• [Exercise objective]:
Begin at the line that contains "const skirtWall = wallGeometry(skirtCloth, -CLOTH, 0, true);", stop after the line that contains "obj.parent = None", and reproduce only that span, unaltered.
----- Material -----
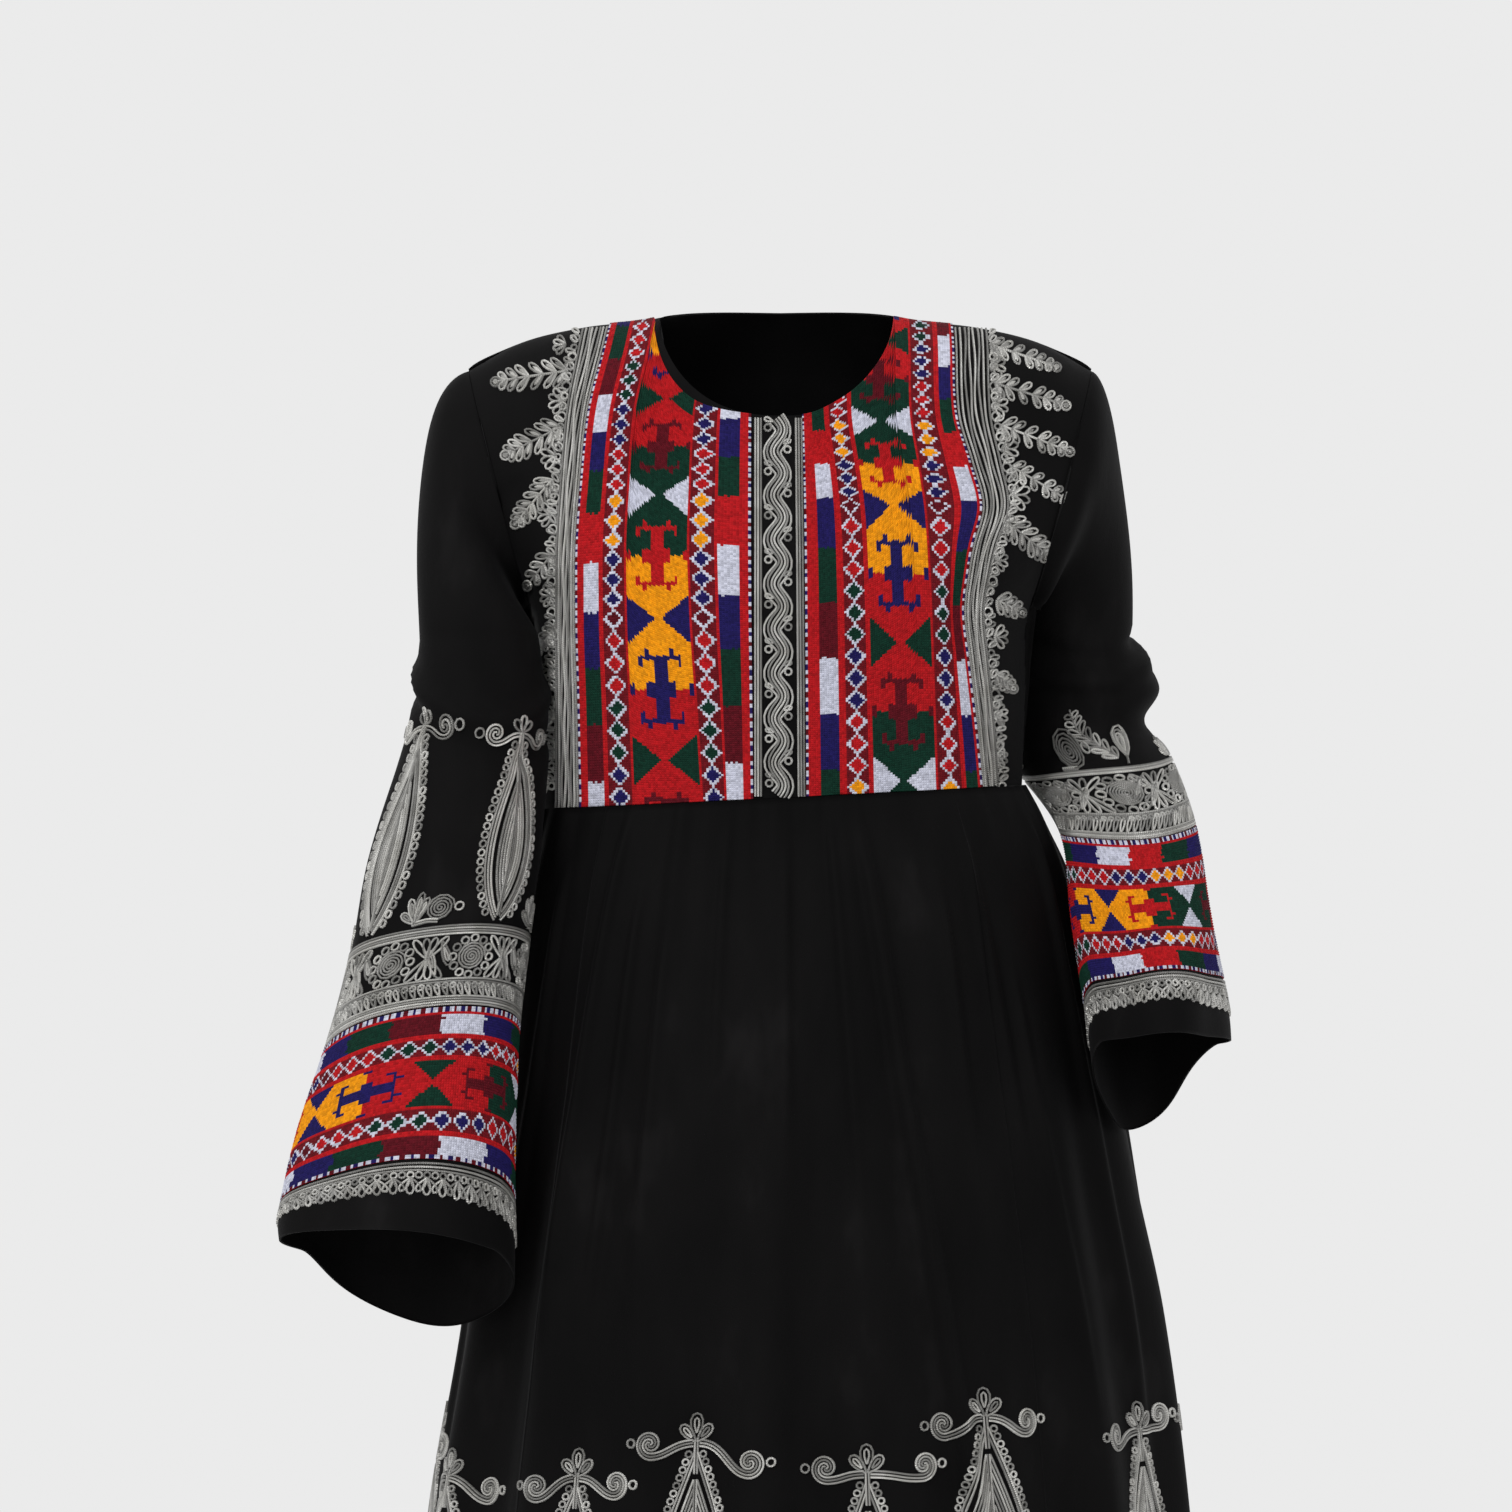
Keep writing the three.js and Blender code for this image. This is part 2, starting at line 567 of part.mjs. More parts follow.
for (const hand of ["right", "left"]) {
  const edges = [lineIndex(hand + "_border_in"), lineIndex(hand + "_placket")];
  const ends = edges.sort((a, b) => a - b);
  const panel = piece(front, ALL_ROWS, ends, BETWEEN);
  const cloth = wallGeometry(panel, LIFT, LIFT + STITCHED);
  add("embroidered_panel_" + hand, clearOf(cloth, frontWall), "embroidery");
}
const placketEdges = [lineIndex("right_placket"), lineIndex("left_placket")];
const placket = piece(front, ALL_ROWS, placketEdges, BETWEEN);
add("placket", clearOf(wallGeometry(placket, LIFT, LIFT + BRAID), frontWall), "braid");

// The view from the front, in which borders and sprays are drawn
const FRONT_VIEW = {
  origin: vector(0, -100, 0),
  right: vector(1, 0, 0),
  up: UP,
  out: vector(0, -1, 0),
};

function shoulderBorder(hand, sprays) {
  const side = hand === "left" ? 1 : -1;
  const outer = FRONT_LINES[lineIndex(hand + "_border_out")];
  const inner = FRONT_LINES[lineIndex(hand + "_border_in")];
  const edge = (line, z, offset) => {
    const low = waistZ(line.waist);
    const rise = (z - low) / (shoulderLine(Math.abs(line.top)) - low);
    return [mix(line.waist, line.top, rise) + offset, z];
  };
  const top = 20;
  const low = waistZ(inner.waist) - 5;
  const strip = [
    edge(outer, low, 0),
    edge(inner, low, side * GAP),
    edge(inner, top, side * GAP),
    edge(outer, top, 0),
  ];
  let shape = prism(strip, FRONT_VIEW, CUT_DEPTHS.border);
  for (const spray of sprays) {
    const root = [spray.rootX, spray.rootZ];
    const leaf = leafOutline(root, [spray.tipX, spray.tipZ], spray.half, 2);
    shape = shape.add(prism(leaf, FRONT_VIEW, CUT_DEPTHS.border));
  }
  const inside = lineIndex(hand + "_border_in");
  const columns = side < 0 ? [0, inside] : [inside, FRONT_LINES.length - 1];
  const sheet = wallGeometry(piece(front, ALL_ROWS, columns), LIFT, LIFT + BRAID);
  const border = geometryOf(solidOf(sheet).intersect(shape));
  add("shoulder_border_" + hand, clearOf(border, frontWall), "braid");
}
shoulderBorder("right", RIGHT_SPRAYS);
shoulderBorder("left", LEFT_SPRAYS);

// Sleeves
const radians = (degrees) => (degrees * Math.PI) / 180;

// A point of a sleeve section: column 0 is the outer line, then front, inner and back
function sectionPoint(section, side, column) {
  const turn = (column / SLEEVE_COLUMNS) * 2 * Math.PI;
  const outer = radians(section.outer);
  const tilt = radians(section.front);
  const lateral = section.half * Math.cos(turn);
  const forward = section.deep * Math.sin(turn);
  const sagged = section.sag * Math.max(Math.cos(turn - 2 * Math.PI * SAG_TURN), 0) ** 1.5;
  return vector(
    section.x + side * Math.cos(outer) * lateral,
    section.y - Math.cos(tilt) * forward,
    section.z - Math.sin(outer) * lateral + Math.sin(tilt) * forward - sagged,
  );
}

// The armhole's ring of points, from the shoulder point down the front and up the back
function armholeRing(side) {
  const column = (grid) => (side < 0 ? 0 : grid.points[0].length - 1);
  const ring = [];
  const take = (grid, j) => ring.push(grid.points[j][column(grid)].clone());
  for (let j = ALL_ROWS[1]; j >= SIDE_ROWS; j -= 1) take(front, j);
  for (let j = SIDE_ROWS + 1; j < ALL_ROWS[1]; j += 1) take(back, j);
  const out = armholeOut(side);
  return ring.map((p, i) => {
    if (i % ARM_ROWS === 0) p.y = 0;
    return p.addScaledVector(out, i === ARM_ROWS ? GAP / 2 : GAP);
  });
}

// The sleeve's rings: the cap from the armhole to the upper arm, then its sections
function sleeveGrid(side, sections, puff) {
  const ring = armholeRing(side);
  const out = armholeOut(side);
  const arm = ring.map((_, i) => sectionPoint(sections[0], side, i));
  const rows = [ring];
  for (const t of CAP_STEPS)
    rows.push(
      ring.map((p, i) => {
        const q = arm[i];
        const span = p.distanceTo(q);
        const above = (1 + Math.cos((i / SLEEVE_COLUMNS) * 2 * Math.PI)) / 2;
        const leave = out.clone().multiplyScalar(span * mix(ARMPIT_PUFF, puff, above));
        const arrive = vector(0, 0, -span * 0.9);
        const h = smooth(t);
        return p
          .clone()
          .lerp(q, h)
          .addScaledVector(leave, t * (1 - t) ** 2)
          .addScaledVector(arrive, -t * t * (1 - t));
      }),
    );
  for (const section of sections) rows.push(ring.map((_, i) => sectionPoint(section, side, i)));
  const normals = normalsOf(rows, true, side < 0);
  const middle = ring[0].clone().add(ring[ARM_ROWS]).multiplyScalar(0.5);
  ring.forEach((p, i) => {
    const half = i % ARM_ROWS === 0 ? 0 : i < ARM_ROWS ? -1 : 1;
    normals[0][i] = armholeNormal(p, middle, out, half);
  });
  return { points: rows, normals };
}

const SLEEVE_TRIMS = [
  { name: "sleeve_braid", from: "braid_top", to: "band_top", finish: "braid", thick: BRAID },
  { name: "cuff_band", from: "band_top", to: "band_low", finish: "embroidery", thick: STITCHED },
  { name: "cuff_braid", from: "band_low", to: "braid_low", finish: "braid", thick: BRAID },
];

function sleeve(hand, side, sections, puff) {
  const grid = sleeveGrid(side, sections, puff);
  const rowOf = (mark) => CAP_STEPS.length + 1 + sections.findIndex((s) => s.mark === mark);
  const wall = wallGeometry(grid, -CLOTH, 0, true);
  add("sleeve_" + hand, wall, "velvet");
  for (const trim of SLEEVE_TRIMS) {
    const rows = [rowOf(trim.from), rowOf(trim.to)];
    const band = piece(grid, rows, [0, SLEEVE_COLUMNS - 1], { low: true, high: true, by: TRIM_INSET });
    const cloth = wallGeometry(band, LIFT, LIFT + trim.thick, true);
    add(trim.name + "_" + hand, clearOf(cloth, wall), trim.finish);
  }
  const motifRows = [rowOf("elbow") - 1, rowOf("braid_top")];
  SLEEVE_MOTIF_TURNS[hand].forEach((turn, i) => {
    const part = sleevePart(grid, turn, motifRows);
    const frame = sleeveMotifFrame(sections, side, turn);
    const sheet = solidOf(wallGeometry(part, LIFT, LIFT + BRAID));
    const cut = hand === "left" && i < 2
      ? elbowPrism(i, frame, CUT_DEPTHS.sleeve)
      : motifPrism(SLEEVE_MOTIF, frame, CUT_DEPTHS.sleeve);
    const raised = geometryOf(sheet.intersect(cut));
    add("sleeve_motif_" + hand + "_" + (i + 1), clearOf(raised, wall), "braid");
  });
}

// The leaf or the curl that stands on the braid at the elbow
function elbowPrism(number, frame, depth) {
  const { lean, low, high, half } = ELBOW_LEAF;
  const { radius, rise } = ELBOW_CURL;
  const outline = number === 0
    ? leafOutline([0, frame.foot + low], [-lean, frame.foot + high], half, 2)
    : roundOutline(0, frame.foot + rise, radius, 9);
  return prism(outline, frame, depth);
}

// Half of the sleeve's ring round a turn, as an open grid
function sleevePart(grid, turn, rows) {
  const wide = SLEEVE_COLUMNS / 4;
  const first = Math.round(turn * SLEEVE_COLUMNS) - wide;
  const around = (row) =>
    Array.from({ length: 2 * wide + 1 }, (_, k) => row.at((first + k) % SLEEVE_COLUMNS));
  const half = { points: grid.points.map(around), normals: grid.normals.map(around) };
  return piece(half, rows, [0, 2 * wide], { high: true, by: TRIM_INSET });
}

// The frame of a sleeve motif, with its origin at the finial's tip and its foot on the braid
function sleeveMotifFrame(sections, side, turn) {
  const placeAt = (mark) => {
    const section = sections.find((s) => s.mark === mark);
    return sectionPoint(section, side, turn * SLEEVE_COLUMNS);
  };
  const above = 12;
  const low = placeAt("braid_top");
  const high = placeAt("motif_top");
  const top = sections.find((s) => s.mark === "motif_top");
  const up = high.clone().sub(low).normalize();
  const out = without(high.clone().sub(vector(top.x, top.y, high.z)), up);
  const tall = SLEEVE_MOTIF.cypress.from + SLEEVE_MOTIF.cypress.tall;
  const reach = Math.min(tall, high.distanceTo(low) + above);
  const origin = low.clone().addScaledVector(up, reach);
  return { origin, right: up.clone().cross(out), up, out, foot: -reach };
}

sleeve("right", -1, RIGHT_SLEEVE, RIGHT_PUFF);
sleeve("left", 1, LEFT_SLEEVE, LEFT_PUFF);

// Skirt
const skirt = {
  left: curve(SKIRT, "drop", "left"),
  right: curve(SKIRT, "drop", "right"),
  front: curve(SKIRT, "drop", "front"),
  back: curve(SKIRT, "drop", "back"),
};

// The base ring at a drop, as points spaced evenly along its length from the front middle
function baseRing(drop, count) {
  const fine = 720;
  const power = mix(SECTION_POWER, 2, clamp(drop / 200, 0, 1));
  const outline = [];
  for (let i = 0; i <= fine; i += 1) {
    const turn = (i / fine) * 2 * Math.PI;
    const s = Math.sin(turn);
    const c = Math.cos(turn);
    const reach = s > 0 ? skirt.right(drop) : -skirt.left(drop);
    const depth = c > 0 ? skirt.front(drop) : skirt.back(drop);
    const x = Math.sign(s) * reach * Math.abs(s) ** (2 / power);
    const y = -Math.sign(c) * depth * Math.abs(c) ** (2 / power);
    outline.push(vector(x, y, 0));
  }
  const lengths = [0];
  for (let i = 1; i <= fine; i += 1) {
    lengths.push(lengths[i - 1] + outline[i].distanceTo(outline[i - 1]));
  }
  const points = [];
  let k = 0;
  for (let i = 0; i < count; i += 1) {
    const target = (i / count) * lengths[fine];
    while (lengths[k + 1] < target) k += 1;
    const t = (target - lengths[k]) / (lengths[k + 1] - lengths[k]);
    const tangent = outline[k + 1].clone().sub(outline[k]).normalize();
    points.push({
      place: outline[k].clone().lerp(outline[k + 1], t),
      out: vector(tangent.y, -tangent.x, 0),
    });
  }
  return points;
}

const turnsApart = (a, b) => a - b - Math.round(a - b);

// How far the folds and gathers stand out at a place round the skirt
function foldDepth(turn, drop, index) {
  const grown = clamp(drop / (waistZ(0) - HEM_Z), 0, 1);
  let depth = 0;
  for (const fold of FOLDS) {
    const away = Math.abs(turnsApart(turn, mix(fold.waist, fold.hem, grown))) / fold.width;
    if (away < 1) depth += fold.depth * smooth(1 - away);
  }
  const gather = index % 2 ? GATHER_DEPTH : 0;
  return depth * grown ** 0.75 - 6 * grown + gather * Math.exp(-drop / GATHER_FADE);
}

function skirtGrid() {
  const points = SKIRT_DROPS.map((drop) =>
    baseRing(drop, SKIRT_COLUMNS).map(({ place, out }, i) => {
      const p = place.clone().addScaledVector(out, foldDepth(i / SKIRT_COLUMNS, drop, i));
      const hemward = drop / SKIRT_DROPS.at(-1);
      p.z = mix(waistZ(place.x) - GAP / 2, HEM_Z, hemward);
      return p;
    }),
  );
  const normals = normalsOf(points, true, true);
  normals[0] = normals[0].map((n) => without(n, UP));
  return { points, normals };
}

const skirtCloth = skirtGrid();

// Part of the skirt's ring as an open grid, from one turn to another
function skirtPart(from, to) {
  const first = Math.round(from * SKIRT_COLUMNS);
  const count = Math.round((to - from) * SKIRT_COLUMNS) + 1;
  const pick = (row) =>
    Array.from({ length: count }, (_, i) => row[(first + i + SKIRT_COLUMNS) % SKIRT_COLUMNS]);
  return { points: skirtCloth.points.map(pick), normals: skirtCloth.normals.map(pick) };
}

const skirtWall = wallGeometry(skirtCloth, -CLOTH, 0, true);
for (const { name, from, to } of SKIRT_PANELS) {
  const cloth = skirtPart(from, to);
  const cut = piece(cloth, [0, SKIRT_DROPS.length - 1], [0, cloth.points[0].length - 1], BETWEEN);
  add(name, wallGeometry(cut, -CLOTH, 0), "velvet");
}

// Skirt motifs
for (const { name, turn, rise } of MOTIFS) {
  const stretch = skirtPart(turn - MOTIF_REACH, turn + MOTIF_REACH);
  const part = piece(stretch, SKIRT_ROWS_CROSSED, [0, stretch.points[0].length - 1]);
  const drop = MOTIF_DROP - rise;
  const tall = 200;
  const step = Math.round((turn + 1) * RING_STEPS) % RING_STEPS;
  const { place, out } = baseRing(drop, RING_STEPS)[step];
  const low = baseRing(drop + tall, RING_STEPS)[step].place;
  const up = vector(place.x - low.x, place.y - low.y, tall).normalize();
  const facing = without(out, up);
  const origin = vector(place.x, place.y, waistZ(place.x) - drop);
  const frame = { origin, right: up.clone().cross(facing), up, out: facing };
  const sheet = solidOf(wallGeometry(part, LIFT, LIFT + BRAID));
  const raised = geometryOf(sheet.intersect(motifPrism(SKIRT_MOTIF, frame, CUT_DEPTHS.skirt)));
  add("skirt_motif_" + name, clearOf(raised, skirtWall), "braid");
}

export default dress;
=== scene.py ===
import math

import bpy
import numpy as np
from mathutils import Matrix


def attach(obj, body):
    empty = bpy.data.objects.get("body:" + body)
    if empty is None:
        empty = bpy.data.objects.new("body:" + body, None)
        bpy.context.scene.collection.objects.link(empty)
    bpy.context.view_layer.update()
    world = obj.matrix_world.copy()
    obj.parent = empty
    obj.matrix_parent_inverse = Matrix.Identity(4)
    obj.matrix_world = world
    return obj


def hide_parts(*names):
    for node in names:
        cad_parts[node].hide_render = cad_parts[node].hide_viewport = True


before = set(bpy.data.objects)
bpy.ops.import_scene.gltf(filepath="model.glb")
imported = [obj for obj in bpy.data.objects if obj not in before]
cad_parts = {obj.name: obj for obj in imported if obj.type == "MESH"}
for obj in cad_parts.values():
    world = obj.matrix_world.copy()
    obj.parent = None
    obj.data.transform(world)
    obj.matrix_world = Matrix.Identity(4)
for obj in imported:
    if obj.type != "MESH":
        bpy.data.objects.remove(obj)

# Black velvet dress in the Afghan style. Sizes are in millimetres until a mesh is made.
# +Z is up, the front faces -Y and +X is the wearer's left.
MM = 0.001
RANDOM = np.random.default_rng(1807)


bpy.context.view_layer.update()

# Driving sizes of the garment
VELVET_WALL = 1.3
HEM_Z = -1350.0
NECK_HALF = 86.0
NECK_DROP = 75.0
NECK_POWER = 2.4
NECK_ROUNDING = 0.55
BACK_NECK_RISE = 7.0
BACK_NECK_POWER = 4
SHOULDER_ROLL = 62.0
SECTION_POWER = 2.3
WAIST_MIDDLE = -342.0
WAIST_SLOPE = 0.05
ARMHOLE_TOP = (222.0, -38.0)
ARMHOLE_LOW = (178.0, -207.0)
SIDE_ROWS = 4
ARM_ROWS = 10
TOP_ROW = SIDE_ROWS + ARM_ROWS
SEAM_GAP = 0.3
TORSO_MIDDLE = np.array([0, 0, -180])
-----
• [Output of the exercise]:
const skirtWall = wallGeometry(skirtCloth, -CLOTH, 0, true);
for (const { name, from, to } of SKIRT_PANELS) {
  const cloth = skirtPart(from, to);
  const cut = piece(cloth, [0, SKIRT_DROPS.length - 1], [0, cloth.points[0].length - 1], BETWEEN);
  add(name, wallGeometry(cut, -CLOTH, 0), "velvet");
}

// Skirt motifs
for (const { name, turn, rise } of MOTIFS) {
  const stretch = skirtPart(turn - MOTIF_REACH, turn + MOTIF_REACH);
  const part = piece(stretch, SKIRT_ROWS_CROSSED, [0, stretch.points[0].length - 1]);
  const drop = MOTIF_DROP - rise;
  const tall = 200;
  const step = Math.round((turn + 1) * RING_STEPS) % RING_STEPS;
  const { place, out } = baseRing(drop, RING_STEPS)[step];
  const low = baseRing(drop + tall, RING_STEPS)[step].place;
  const up = vector(place.x - low.x, place.y - low.y, tall).normalize();
  const facing = without(out, up);
  const origin = vector(place.x, place.y, waistZ(place.x) - drop);
  const frame = { origin, right: up.clone().cross(facing), up, out: facing };
  const sheet = solidOf(wallGeometry(part, LIFT, LIFT + BRAID));
  const raised = geometryOf(sheet.intersect(motifPrism(SKIRT_MOTIF, frame, CUT_DEPTHS.skirt)));
  add("skirt_motif_" + name, clearOf(raised, skirtWall), "braid");
}

export default dress;
=== scene.py ===
import math

import bpy
import numpy as np
from mathutils import Matrix


def attach(obj, body):
    empty = bpy.data.objects.get("body:" + body)
    if empty is None:
        empty = bpy.data.objects.new("body:" + body, None)
        bpy.context.scene.collection.objects.link(empty)
    bpy.context.view_layer.update()
    world = obj.matrix_world.copy()
    obj.parent = empty
    obj.matrix_parent_inverse = Matrix.Identity(4)
    obj.matrix_world = world
    return obj


def hide_parts(*names):
    for node in names:
        cad_parts[node].hide_render = cad_parts[node].hide_viewport = True


before = set(bpy.data.objects)
bpy.ops.import_scene.gltf(filepath="model.glb")
imported = [obj for obj in bpy.data.objects if obj not in before]
cad_parts = {obj.name: obj for obj in imported if obj.type == "MESH"}
for obj in cad_parts.values():
    world = obj.matrix_world.copy()
    obj.parent = None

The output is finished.